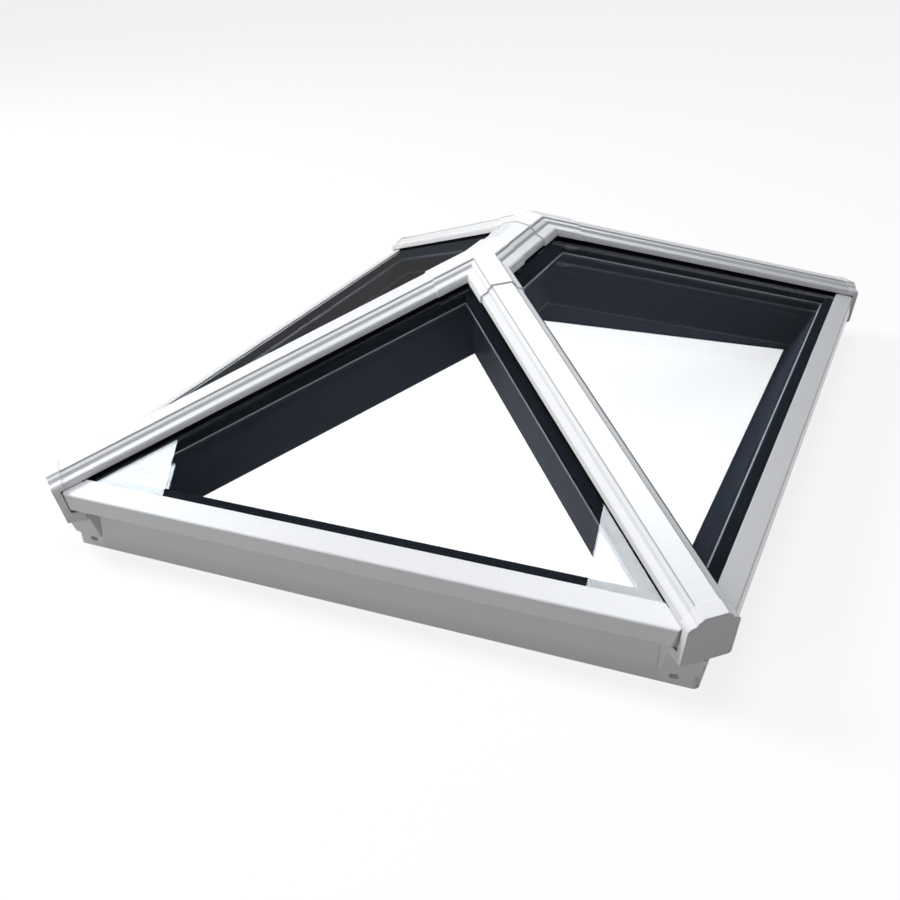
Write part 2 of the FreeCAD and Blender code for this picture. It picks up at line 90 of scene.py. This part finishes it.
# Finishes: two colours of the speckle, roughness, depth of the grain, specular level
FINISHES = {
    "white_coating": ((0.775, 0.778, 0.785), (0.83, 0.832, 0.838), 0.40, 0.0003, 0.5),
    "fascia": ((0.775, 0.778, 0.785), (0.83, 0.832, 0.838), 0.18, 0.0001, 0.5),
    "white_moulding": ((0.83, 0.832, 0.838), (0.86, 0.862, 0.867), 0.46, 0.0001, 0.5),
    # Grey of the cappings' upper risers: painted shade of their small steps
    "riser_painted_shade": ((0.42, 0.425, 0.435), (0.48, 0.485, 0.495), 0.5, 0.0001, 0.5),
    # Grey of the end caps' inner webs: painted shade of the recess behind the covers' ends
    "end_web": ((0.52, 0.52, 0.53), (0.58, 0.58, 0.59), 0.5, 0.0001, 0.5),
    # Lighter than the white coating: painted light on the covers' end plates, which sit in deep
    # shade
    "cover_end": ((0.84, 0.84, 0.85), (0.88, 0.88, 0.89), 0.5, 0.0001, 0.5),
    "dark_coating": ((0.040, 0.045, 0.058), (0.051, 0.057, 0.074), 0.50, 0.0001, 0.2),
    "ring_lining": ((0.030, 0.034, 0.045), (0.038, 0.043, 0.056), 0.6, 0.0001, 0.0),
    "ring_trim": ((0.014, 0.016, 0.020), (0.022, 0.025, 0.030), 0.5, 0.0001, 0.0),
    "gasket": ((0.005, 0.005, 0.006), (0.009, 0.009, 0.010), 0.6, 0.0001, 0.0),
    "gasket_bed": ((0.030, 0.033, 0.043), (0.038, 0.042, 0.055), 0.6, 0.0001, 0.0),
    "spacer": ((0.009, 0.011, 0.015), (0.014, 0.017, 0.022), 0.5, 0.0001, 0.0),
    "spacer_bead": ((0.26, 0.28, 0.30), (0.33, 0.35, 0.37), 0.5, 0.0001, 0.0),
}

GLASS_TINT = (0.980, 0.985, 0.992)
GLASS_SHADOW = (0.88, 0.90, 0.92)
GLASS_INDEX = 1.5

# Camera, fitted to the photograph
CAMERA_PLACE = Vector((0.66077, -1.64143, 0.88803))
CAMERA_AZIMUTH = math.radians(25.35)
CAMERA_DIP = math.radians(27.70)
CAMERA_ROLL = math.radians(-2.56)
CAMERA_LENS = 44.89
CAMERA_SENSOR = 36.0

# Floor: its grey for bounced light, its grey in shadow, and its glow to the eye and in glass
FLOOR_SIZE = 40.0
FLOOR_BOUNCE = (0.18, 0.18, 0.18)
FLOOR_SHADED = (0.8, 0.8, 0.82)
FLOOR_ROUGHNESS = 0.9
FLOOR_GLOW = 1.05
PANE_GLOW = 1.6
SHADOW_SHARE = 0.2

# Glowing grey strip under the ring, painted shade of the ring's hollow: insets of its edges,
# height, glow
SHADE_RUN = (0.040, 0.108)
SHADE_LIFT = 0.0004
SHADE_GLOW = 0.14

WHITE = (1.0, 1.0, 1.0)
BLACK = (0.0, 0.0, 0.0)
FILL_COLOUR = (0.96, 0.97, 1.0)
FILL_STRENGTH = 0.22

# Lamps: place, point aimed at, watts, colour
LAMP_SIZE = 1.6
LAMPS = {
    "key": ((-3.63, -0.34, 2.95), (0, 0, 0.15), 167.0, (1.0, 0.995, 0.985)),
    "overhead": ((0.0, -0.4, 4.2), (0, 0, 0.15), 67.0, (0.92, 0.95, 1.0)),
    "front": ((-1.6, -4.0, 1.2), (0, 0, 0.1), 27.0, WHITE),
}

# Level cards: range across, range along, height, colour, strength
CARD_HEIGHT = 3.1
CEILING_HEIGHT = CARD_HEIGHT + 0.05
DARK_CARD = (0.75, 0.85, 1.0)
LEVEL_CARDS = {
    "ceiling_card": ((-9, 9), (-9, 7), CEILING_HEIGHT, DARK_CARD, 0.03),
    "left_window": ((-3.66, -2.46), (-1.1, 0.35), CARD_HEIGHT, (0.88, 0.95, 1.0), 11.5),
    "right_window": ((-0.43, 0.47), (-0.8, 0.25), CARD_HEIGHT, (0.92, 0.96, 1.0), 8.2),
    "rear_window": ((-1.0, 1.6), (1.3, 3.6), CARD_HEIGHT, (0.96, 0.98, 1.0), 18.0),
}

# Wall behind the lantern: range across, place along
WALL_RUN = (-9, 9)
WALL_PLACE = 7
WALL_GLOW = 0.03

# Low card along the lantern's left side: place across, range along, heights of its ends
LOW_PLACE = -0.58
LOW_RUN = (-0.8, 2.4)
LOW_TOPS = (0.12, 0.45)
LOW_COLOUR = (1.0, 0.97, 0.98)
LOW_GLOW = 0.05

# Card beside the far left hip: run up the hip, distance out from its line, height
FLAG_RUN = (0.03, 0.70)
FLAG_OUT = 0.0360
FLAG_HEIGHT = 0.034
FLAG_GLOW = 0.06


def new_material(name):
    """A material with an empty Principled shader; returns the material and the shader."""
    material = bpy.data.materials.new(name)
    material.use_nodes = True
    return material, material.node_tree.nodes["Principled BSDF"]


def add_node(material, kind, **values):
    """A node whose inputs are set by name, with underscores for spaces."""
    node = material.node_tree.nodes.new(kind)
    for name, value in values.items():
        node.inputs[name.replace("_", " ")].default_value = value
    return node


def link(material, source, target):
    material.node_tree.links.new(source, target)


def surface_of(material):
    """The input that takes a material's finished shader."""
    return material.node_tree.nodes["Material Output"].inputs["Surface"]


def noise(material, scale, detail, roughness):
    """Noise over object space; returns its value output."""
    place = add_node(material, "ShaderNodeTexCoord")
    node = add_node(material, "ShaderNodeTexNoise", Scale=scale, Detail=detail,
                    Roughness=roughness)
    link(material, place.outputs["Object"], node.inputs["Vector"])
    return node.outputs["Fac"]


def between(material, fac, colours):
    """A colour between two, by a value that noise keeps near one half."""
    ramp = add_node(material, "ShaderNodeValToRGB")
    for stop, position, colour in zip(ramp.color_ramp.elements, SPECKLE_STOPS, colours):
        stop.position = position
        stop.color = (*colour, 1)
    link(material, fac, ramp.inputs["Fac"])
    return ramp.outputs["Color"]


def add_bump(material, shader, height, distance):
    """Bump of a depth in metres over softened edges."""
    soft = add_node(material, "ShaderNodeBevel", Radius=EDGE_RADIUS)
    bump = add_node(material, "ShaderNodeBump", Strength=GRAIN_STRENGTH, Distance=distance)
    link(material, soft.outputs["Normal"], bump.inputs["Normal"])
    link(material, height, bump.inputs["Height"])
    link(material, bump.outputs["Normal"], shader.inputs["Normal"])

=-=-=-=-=

AIM: Your task is to repeat every line exactly.

EXPECTED ANSWER:
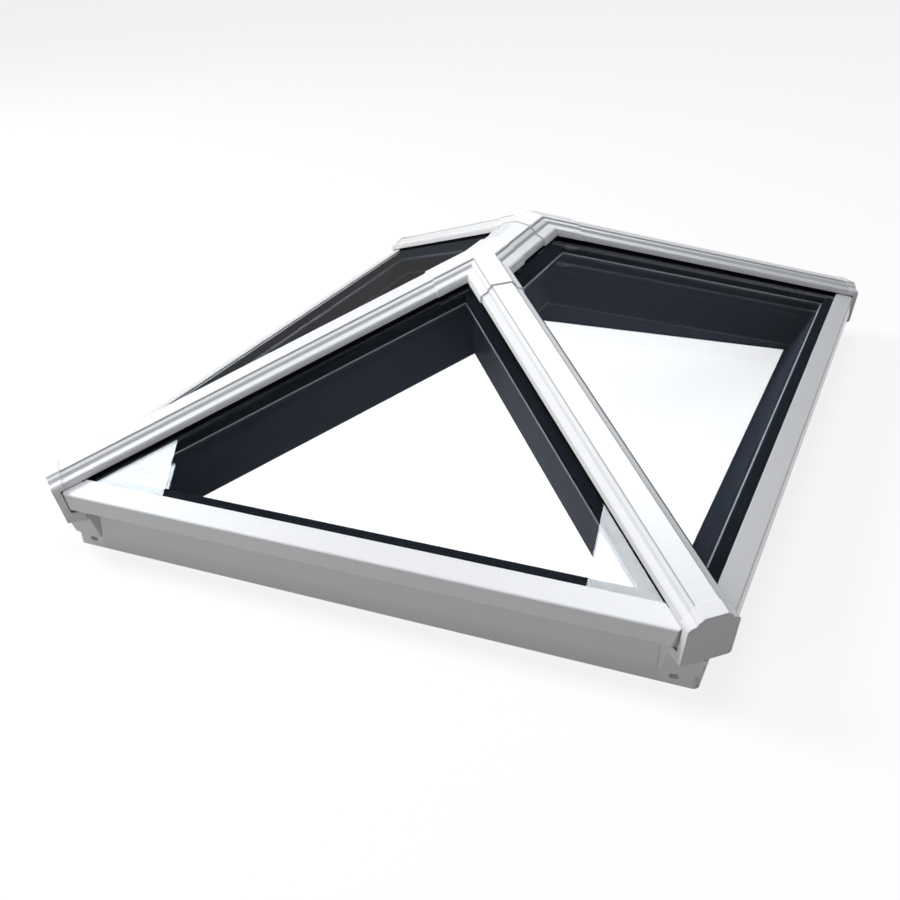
Write part 2 of the FreeCAD and Blender code for this picture. It picks up at line 90 of scene.py. This part finishes it.
# Finishes: two colours of the speckle, roughness, depth of the grain, specular level
FINISHES = {
    "white_coating": ((0.775, 0.778, 0.785), (0.83, 0.832, 0.838), 0.40, 0.0003, 0.5),
    "fascia": ((0.775, 0.778, 0.785), (0.83, 0.832, 0.838), 0.18, 0.0001, 0.5),
    "white_moulding": ((0.83, 0.832, 0.838), (0.86, 0.862, 0.867), 0.46, 0.0001, 0.5),
    # Grey of the cappings' upper risers: painted shade of their small steps
    "riser_painted_shade": ((0.42, 0.425, 0.435), (0.48, 0.485, 0.495), 0.5, 0.0001, 0.5),
    # Grey of the end caps' inner webs: painted shade of the recess behind the covers' ends
    "end_web": ((0.52, 0.52, 0.53), (0.58, 0.58, 0.59), 0.5, 0.0001, 0.5),
    # Lighter than the white coating: painted light on the covers' end plates, which sit in deep
    # shade
    "cover_end": ((0.84, 0.84, 0.85), (0.88, 0.88, 0.89), 0.5, 0.0001, 0.5),
    "dark_coating": ((0.040, 0.045, 0.058), (0.051, 0.057, 0.074), 0.50, 0.0001, 0.2),
    "ring_lining": ((0.030, 0.034, 0.045), (0.038, 0.043, 0.056), 0.6, 0.0001, 0.0),
    "ring_trim": ((0.014, 0.016, 0.020), (0.022, 0.025, 0.030), 0.5, 0.0001, 0.0),
    "gasket": ((0.005, 0.005, 0.006), (0.009, 0.009, 0.010), 0.6, 0.0001, 0.0),
    "gasket_bed": ((0.030, 0.033, 0.043), (0.038, 0.042, 0.055), 0.6, 0.0001, 0.0),
    "spacer": ((0.009, 0.011, 0.015), (0.014, 0.017, 0.022), 0.5, 0.0001, 0.0),
    "spacer_bead": ((0.26, 0.28, 0.30), (0.33, 0.35, 0.37), 0.5, 0.0001, 0.0),
}

GLASS_TINT = (0.980, 0.985, 0.992)
GLASS_SHADOW = (0.88, 0.90, 0.92)
GLASS_INDEX = 1.5

# Camera, fitted to the photograph
CAMERA_PLACE = Vector((0.66077, -1.64143, 0.88803))
CAMERA_AZIMUTH = math.radians(25.35)
CAMERA_DIP = math.radians(27.70)
CAMERA_ROLL = math.radians(-2.56)
CAMERA_LENS = 44.89
CAMERA_SENSOR = 36.0

# Floor: its grey for bounced light, its grey in shadow, and its glow to the eye and in glass
FLOOR_SIZE = 40.0
FLOOR_BOUNCE = (0.18, 0.18, 0.18)
FLOOR_SHADED = (0.8, 0.8, 0.82)
FLOOR_ROUGHNESS = 0.9
FLOOR_GLOW = 1.05
PANE_GLOW = 1.6
SHADOW_SHARE = 0.2

# Glowing grey strip under the ring, painted shade of the ring's hollow: insets of its edges,
# height, glow
SHADE_RUN = (0.040, 0.108)
SHADE_LIFT = 0.0004
SHADE_GLOW = 0.14

WHITE = (1.0, 1.0, 1.0)
BLACK = (0.0, 0.0, 0.0)
FILL_COLOUR = (0.96, 0.97, 1.0)
FILL_STRENGTH = 0.22

# Lamps: place, point aimed at, watts, colour
LAMP_SIZE = 1.6
LAMPS = {
    "key": ((-3.63, -0.34, 2.95), (0, 0, 0.15), 167.0, (1.0, 0.995, 0.985)),
    "overhead": ((0.0, -0.4, 4.2), (0, 0, 0.15), 67.0, (0.92, 0.95, 1.0)),
    "front": ((-1.6, -4.0, 1.2), (0, 0, 0.1), 27.0, WHITE),
}

# Level cards: range across, range along, height, colour, strength
CARD_HEIGHT = 3.1
CEILING_HEIGHT = CARD_HEIGHT + 0.05
DARK_CARD = (0.75, 0.85, 1.0)
LEVEL_CARDS = {
    "ceiling_card": ((-9, 9), (-9, 7), CEILING_HEIGHT, DARK_CARD, 0.03),
    "left_window": ((-3.66, -2.46), (-1.1, 0.35), CARD_HEIGHT, (0.88, 0.95, 1.0), 11.5),
    "right_window": ((-0.43, 0.47), (-0.8, 0.25), CARD_HEIGHT, (0.92, 0.96, 1.0), 8.2),
    "rear_window": ((-1.0, 1.6), (1.3, 3.6), CARD_HEIGHT, (0.96, 0.98, 1.0), 18.0),
}

# Wall behind the lantern: range across, place along
WALL_RUN = (-9, 9)
WALL_PLACE = 7
WALL_GLOW = 0.03

# Low card along the lantern's left side: place across, range along, heights of its ends
LOW_PLACE = -0.58
LOW_RUN = (-0.8, 2.4)
LOW_TOPS = (0.12, 0.45)
LOW_COLOUR = (1.0, 0.97, 0.98)
LOW_GLOW = 0.05

# Card beside the far left hip: run up the hip, distance out from its line, height
FLAG_RUN = (0.03, 0.70)
FLAG_OUT = 0.0360
FLAG_HEIGHT = 0.034
FLAG_GLOW = 0.06


def new_material(name):
    """A material with an empty Principled shader; returns the material and the shader."""
    material = bpy.data.materials.new(name)
    material.use_nodes = True
    return material, material.node_tree.nodes["Principled BSDF"]


def add_node(material, kind, **values):
    """A node whose inputs are set by name, with underscores for spaces."""
    node = material.node_tree.nodes.new(kind)
    for name, value in values.items():
        node.inputs[name.replace("_", " ")].default_value = value
    return node


def link(material, source, target):
    material.node_tree.links.new(source, target)


def surface_of(material):
    """The input that takes a material's finished shader."""
    return material.node_tree.nodes["Material Output"].inputs["Surface"]


def noise(material, scale, detail, roughness):
    """Noise over object space; returns its value output."""
    place = add_node(material, "ShaderNodeTexCoord")
    node = add_node(material, "ShaderNodeTexNoise", Scale=scale, Detail=detail,
                    Roughness=roughness)
    link(material, place.outputs["Object"], node.inputs["Vector"])
    return node.outputs["Fac"]


def between(material, fac, colours):
    """A colour between two, by a value that noise keeps near one half."""
    ramp = add_node(material, "ShaderNodeValToRGB")
    for stop, position, colour in zip(ramp.color_ramp.elements, SPECKLE_STOPS, colours):
        stop.position = position
        stop.color = (*colour, 1)
    link(material, fac, ramp.inputs["Fac"])
    return ramp.outputs["Color"]


def add_bump(material, shader, height, distance):
    """Bump of a depth in metres over softened edges."""
    soft = add_node(material, "ShaderNodeBevel", Radius=EDGE_RADIUS)
    bump = add_node(material, "ShaderNodeBump", Strength=GRAIN_STRENGTH, Distance=distance)
    link(material, soft.outputs["Normal"], bump.inputs["Normal"])
    link(material, height, bump.inputs["Height"])
    link(material, bump.outputs["Normal"], shader.inputs["Normal"])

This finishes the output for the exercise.